= Julie, ou Le pot de fleurs =

1805 comic opera

Julie, ou Le pot de fleurs is an 1805 comic opera in one act by Gaspare Spontini to a libretto by the metallurgist Antoine-Gabriel Jars (1774–1857).

== Plot ==
Mondors wants to arrange for his ward to marry his friend; she agrees with a heavy heart, but drops a flowerpot out the window to catch the attention of her lover, who is just passing by. However, the pot hits him on the shoulder. He comes upstairs and encounters his lover there in the presence of her future groom.

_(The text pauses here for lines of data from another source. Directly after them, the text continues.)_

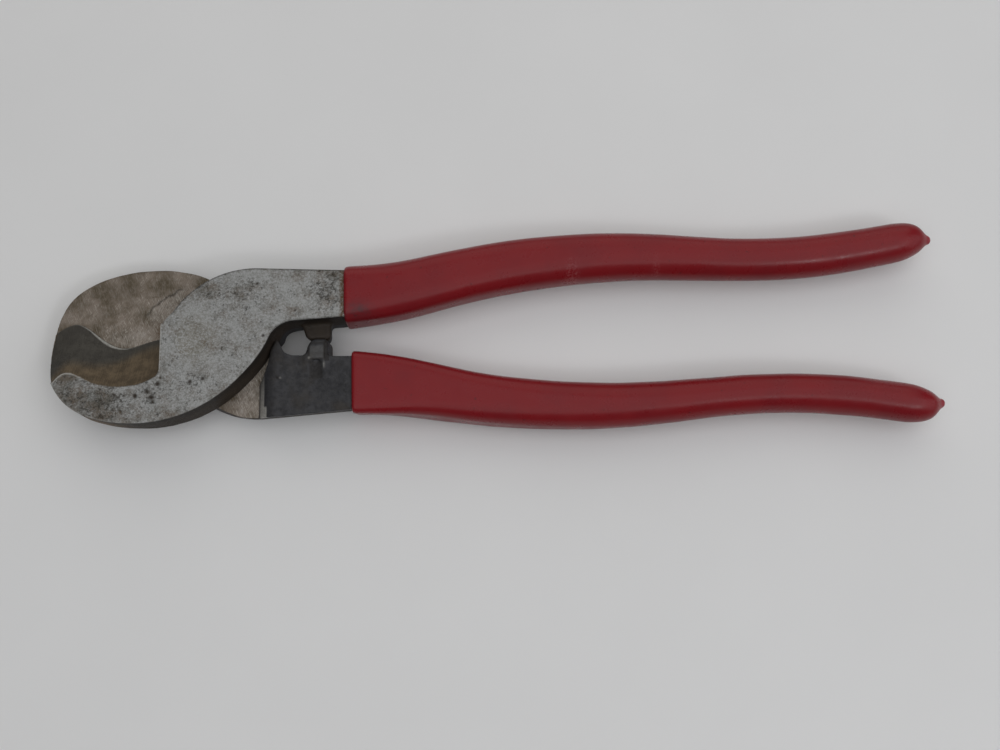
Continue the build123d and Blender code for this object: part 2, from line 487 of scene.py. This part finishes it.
def ripple(x, y, z, size, seed):
    """Seeded smooth waves between about -1 and 1, with humps of about this size."""
    draw = np.random.default_rng(seed)
    total = 0.0
    for _ in range(9):
        way = draw.normal(size=3)
        way *= 2 * math.pi / size * draw.uniform(0.5, 1.3) / np.linalg.norm(way)
        total = total + np.sin(way[0] * x + way[1] * y + way[2] * z + draw.uniform(0, 2 * math.pi))
    return total / 4


def pocket_lines(x):
    """The cutting edge and the face edge of the hollow, as y at each x."""
    return [np.interp(x, *curve(line).T) for line in (edge_line, face_line)]


def hollow_y(x, height):
    """Where the hollow-ground surface lies, as y at each x and height."""
    edge, face = pocket_lines(x)
    land = edge - land_slope * land_height
    climb = np.clip((height - land_height) / (half_thickness - land_height), 0, 1.2) ** (1 / hollow_power)
    near = edge - land_slope * np.clip(height, 0, land_height)
    return np.where(height < land_height, near, land + (face - land) * climb)


# ---------------------------------------------------------------- meshes of four-sided faces

def mesh_of(name, points, quads, side):
    """A smooth-shaded mesh from a lever's millimetres, in the frame; side is 1 for the front lever."""
    mesh = bpy.data.meshes.new(name)
    x, y, height = np.asarray(points, float).T
    placed = np.column_stack([x, side * y, half_thickness + side * height]) * MM
    mesh.vertices.add(len(placed))
    mesh.loops.add(quads.size)
    mesh.polygons.add(len(quads))
    mesh.vertices.foreach_set("co", placed.astype(np.float32).ravel())
    mesh.polygons.foreach_set("loop_start", np.arange(0, quads.size, 4, dtype=np.int32))
    mesh.loops.foreach_set("vertex_index", quads.astype(np.int32).ravel())
    mesh.update(calc_edges=True)
    mesh.shade_smooth()
    mesh.set_sharp_from_angle(angle=math.radians(sharp_angle))
    return mesh


def loft(rings):
    """Points and faces of a closed tube through rings of equal count, with both ends capped."""
    count = len(rings[0])
    ring = np.arange(count)
    quads = []
    for i in range(len(rings) - 1):
        here, there = i * count + ring, (i + 1) * count + ring
        quads.append(np.column_stack([here, there, np.roll(there, -1), np.roll(here, -1)]))
    half = np.arange(count // 2 - 1)
    cap = np.column_stack([half, half + 1, count - 2 - half, count - 1 - half])
    quads += [cap, cap[:, ::-1] + (len(rings) - 1) * count]
    return np.concatenate(rings), np.concatenate(quads)


def rounded_rectangle(width, depth, corner, per_corner=8, per_side=4):
    """Points round a rounded rectangle, the same count for any size, as (across, up)."""
    ring = []
    for quarter in range(4):
        across = (1, -1, -1, 1)[quarter] * (width / 2 - corner)
        up = (1, 1, -1, -1)[quarter] * (depth / 2 - corner)
        for i in range(per_corner + 1):
            angle = math.pi / 2 * (quarter + i / per_corner)
            ring.append((across + corner * math.cos(angle), up + corner * math.sin(angle)))
        end, angle = np.array(ring[-1]), math.pi / 2 * (quarter + 1)
        length = (depth if quarter % 2 else width) - 2 * corner
        way = np.array([-math.sin(angle), math.cos(angle)]) * length / per_side
        ring += [tuple(end + way * j) for j in range(1, per_side)]
    return np.array(ring)


def section_ring(stations, x, inset=0.0, lean=0.0):
    """The rounded section of a row of stations at x, drawn in by the inset, its outer side leaning."""
    stations = np.array(stations)
    y, height, width, depth, corner = spline(stations[:, 0], stations[:, 1:], np.array([x]))[0]
    shape = rounded_rectangle(width - 2 * inset, depth - 2 * inset, max(corner - inset, 0.4))
    leaning = lean * step(shape[:, 0], 0.0, width / 2) * shape[:, 1]
    return np.column_stack([np.full(len(shape), x), y + shape[:, 0] - leaning, height + shape[:, 1]])


# ---------------------------------------------------------------- the forged levers

def stop_field(x, y, h):
    """The stop boss beside the crook: a lug that stands a little proud of the handle."""
    left = side_of(*lug_left, x, y) + lug_left_draft * (stop_height - h)
    right = side_of(*lug_right, x, y) + lug_right_draft * (stop_height - h)
    plan = meet(meet(left, right, 0.1), stop_gap / 2 - y, 1.6)
    plan = meet(plan, y - lug_end_y, 0.8)
    return meet(meet(plan, h - stop_height, 1.2), -handle_step - lug_rise - h, 0.9)


def dent_field(x, y, h):
    """The hollow punched into the handle behind the lug."""
    across = (x - dent_centre[0]) / dent_reach[0]
    along = (y - dent_centre[1]) / dent_reach[1]
    deep = (h + handle_step + 0.1) / dent_depth
    return (np.sqrt(across**2 + along**2 + deep**2) - 1) * dent_depth


def pit_field(x, y, h):
    """The deepest rust pits in the ground face."""
    nearest = np.full((x + y).shape, 9.0)
    for pit_x, pit_y, radius in face_pits:
        nearest = np.minimum(nearest, np.hypot(x - pit_x, y - pit_y) / radius)
    nearest = np.maximum(nearest + 0.35 * ripple(x, y, h, 1.7, 40), 0.0)
    return (np.hypot(nearest, (h - half_thickness) / pit_depth) - 1) * pit_depth


def wall_field(x, y, h, plan, seed):
    """The forging's side walls, a little uneven, leaning out going back from the ground face."""
    neck = neck_draft * step(x, -22.0, 6.0) * step(y, 4.2, 0.5)
    shoulder = shoulder_draft * step(x, 4.0, 14.0) * step(y, 6.0, 12.0)
    nose = nose_draft * step(x, -30.0, -37.0)
    uneven = 0.04 * ripple(x, y, h, 7.0, seed) + 0.025 * ripple(x, y, h, 2.6, seed + 1)
    return plan - (neck + shoulder + nose) * (half_thickness - h) + uneven


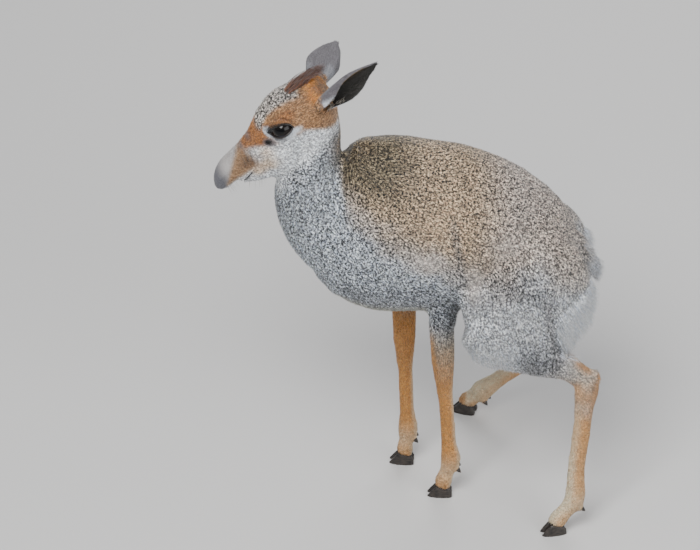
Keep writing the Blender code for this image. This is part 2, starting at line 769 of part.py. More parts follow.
def claw(collection, name, fetlock, toe, hand):
    """One half of a cloven hoof: pointed, flat under, cut off at the coronet."""
    forward = foot_direction(fetlock, toe)
    aside = Vector((-forward.y, forward.x, 0.0)) * hand
    heel = Vector(toe) - forward * CLAW_LENGTH
    half = CLAW_WIDTH / 2
    rows = []
    for share, wide, high in CLAW_OUTLINE:
        middle = heel + forward * (CLAW_LENGTH * share) + aside * (half + 0.3 - 0.5 * share)
        rows.append((*middle, half * wide, CLAW_HEIGHT * high))
    bm = bmesh.new()
    loft(bm, rows, rings=7, sides=10)
    top = coronet(fetlock, toe)
    across = coronet_normal(fetlock, toe)
    planes = ((Vector((0, 0, 0)), Vector((0, 0, -1))), (top - across * CUT / 2, across))
    for point, way in planes:
        everything = bm.verts[:] + bm.edges[:] + bm.faces[:]
        bmesh.ops.bisect_plane(
            bm, geom=everything, plane_co=point * MM, plane_no=way, clear_outer=True
        )
        bmesh.ops.holes_fill(bm, edges=[edge for edge in bm.edges if edge.is_boundary])
    made = new_object(name, mesh_of(bm, name), collection)
    made.data.materials.append(material("black_horn"))
    return made


def eye(collection, name, side):
    bm = bmesh.new()
    middle = Vector(in_head(EYE_ALONG, EYE_UP, side * EYE_ASIDE)) * MM
    turn = Matrix.Rotation(math.radians(90), 4, "Y")
    place = Matrix.Translation(middle) @ turn
    bmesh.ops.create_uvsphere(
        bm, u_segments=14, v_segments=9, radius=EYE_RADIUS * MM, matrix=place
    )
    made = new_object(name, mesh_of(bm, name), collection)
    made.data.shade_smooth()
    made.data.materials.append(material("dark_eye"))
    return made


def socket(collection, side):
    bm = bmesh.new()
    middle = Vector(in_head(EYE_ALONG, EYE_UP, side * EYE_ASIDE)) * MM
    place = Matrix.Translation(middle) @ Matrix.Rotation(math.radians(90), 4, "Y")
    reach = (EYE_RADIUS + 2 * CUT) * MM
    bmesh.ops.create_uvsphere(bm, u_segments=14, v_segments=9, radius=reach, matrix=place)
    made = new_object("socket", mesh_of(bm, "socket"), collection)
    made.hide_render = True
    made.display_type = "WIRE"
    return made


def main():
    for obj in list(bpy.data.objects):
        bpy.data.objects.remove(obj, do_unlink=True)
    animal = bpy.data.collections.new("dik_dik")
    tools = bpy.data.collections.new("cutters")
    tools.hide_render = True
    for collection in (animal, tools):
        bpy.context.scene.collection.children.link(collection)

    flesh = flesh_form(animal)
    joined = [crest_form(tools)]
    for side in (LEFT, RIGHT):
        joined.append(ear_form(tools, side))
        feet = ((FORE_FETLOCK[side], FORE_TOE[side]), (HIND_FETLOCK[side], HIND_TOE[side]))
        for fetlock, toe in feet:
            for hand in (-1, 1):
                joined.append(dewclaw_form(tools, fetlock, toe, hand))
    for other in joined:
        boolean(flesh, "UNION", other)
        bpy.data.objects.remove(other)
    bodies = [flesh.data]
    for cutter in [socket(tools, LEFT), socket(tools, RIGHT), *cuts(tools)]:
        whole = min(bodies, key=lambda mesh: distance_to(mesh, middle_of(cutter.data)))
        flesh.data = whole
        boolean(flesh, "DIFFERENCE", cutter)
        bodies.remove(whole)
        bodies += [mesh for mesh in islands(flesh.data) if volume(mesh) > CHIP]
    bpy.data.objects.remove(flesh)

    pieces = flesh_pieces()
    for mesh in bodies:
        middle = middle_of(mesh) / MM
        name = min(pieces, key=lambda word: (Vector(pieces[word][1]) - middle).length)
        colour = pieces.pop(name)[0]
        if colour:
            mesh.name = name
            mesh.shade_smooth()
            mesh.set_sharp_from_angle(angle=math.radians(50))
            mesh.materials.clear()
            mesh.materials.append(material(colour))
            new_object(name, mesh, animal)

    for side, word in ((LEFT, "left"), (RIGHT, "right")):
        eye(animal, f"{word}_eye", side)
        for word2, fetlock, toe in (
            ("fore", FORE_FETLOCK[side], FORE_TOE[side]),
            ("hind", HIND_FETLOCK[side], HIND_TOE[side]),
        ):
            for hand, word3 in ((-1, "inner"), (1, "outer")):
                claw(animal, f"{word}_{word2}_{word3}_hoof", fetlock, toe, hand * side)
    shift = Matrix.Translation(Vector((-BOX_MIDDLE[0], -BOX_MIDDLE[1], 0)) * MM)
    for obj in [*animal.objects, *tools.objects]:
        obj.data.transform(shift)


main()
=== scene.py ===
import math

import bpy
import numpy as np
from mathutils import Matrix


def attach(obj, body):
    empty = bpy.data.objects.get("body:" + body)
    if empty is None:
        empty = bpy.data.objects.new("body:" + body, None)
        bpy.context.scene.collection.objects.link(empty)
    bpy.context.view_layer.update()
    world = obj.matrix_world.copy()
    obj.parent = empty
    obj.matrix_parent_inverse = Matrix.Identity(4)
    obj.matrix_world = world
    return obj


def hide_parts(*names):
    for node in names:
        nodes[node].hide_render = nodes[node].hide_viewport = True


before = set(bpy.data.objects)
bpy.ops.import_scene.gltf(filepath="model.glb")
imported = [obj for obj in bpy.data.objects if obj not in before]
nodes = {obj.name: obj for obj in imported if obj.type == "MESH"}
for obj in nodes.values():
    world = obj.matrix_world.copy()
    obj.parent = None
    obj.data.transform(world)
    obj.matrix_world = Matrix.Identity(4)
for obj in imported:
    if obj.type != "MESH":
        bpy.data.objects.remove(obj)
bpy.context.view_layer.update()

# A life-size museum model of a dik-dik, half crouched. All sizes here are in
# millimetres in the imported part's frame, and become metres in surface().
MM = 0.001
SIDES = {"left": 1, "right": -1}

# ---------------------------------------------------------------- the hide
# The hide is one skin over head, neck, trunk, tail and legs. It is the flesh
# of the solids, joined across their thin cuts, smoothed, and let in by the
# depth of the coat that stands on it.
BRIDGE = 0.5
WEAVE = 2.7
HIDE_SMOOTHING = 14

# How the coat lies on each piece of flesh: which way it runs (aside, along,
# up), how deep it is, how long and wide a tuft is, and how steeply it rises.
DOWN = (0.0, 0.0, -1.0)
LIE = {
    "head": ((0, 0.80, 0.60), 1.5, 4.4, 0.80, 0.20),
    "muzzle": ((0, 0.73, 0.69), 0.7, 2.2, 0.55, 0.14),
    "lower_jaw": ((0, 0.98, 0.15), 1.1, 3.4, 0.70, 0.20),
    "neck": ((0, 0.30, -0.95), 2.4, 5.8, 1.15, 0.36),
    "trunk": ((0, 0.90, -0.42), 2.4, 5.6, 1.15, 0.34),
    "tail": ((0, 0.42, -0.90), 2.6, 8.0, 1.10, 0.34),
    "left_thigh": ((0, 0.46, -0.89), 2.6, 6.2, 1.15, 0.36),
    "right_thigh": ((0, 0.36, -0.93), 2.6, 6.2, 1.15, 0.36),
    "left_forearm": (DOWN, 1.3, 4.8, 0.85, 0.15),
    "right_forearm": (DOWN, 1.3, 4.8, 0.85, 0.15),
    "left_gaskin": ((-0.05, 0.83, -0.55), 1.8, 5.6, 0.90, 0.18),
    "right_gaskin": ((-0.13, 0.46, -0.88), 1.8, 5.6, 0.90, 0.18),
    "left_fore_cannon": ((0, 0.06, -1.0), 0.8, 3.4, 0.72, 0.11),
    "right_fore_cannon": ((0, 0.04, -1.0), 0.8, 3.4, 0.72, 0.11),
    "left_hind_cannon": ((0.23, -0.12, -0.96), 0.8, 3.4, 0.72, 0.11),
    "right_hind_cannon": ((-0.20, -0.69, -0.70), 0.8, 3.4, 0.72, 0.11),
    "left_fore_pastern": ((0, -0.40, -0.92), 0.8, 3.2, 0.70, 0.12),
    "right_fore_pastern": ((0, -0.35, -0.94), 0.8, 3.2, 0.70, 0.12),
    "left_hind_pastern": ((0.15, -0.55, -0.82), 0.8, 3.2, 0.70, 0.12),
    "right_hind_pastern": ((-0.15, -0.60, -0.78), 0.8, 3.2, 0.70, 0.12),
}
HIDE_NODES = list(LIE)


def node_mesh(name):
    """(points in mm, triangles) of a node whose loose corners are merged:
    corners that agree to a micrometre become one point, and triangles that
    lose a corner by it are dropped."""
    mesh = nodes[name].data
    points = np.empty(len(mesh.vertices) * 3)
    mesh.vertices.foreach_get("co", points)
    points = points.reshape(-1, 3) / MM
    mesh.calc_loop_triangles()
    faces = np.empty(len(mesh.loop_triangles) * 3, np.int32)
    mesh.loop_triangles.foreach_get("vertices", faces)
    _, first, index = np.unique(
        np.round(points, 3), axis=0, return_index=True, return_inverse=True
    )
    faces = index.reshape(-1)[faces.reshape(-1, 3)]
    whole = (faces != np.roll(faces, 1, axis=1)).all(axis=1)
    return points[first], faces[whole]


def unit(vectors):
    """Each vector divided by its own length."""
    vectors = np.asarray(vectors, float)
    return vectors / np.maximum(np.linalg.norm(vectors, axis=-1, keepdims=True), 1e-9)


def ramp(value, low, high):
    """0 below low, 1 above high, and 3t^2 - 2t^3 in between."""
    t = np.clip((value - low) / (high - low), 0, 1)
    return t * t * (3 - 2 * t)


def sums(index, values, count):
    """For each of count places, the sum of the rows of values that index sends there."""
    return np.stack([np.bincount(index, column, count) for column in values.T], axis=1)


def outward(points, faces):
    """Each point's outward way: the sum of its faces' cross products, made a unit."""
    a, b, c = (points[faces[:, k]] for k in range(3))
    cross = np.cross(b - a, c - a)
    return unit(sums(faces.ravel(), np.repeat(cross, 3, axis=0), len(points)))


def neighbours(faces, count):
    """(ends a, ends b, how many neighbours each point has) of all the edges."""
    ends = np.sort(np.concatenate([faces[:, [0, 1]], faces[:, [1, 2]], faces[:, [2, 0]]]), axis=1)
    key = np.unique(ends[:, 0].astype(np.int64) * count + ends[:, 1])
    a, b = key // count, key % count
    return a, b, np.maximum(np.bincount(a, minlength=count) + np.bincount(b, minlength=count), 1)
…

The groom, in turn, claims to be her uncle and questions the two of them. When the uncle actually arrives, the jealous lover initially mistakes him for his rival. In the end, everything is resolved harmoniously.

==Cast==
- Julie, Mondor's niece (soprano)
- Mondor (bass)
- Verseuil, Mondor's friend (baritone)
- Valcour, a young officer (tenor)
- Champagne, servant (speaking role)

==Performances and recordings==
- 1968 – in Italian – Valeria Mariconda (Julie), Ugo Trama (Mondor), Giancarlo Montanaro (Verseuil), Amilcare Blaffard (Valcour), Siena Festival. Bruno Rigacci
- 2001 – in French – Caroline Mutel (Julie), Olivier Heyte (Verseuil), Till Fechner (Mondor), Martial Defontaine (Valcour) – Festival Pergolesi-Spontini, Villa Pianetti, Monsano, conducted by Ottavio Dantone.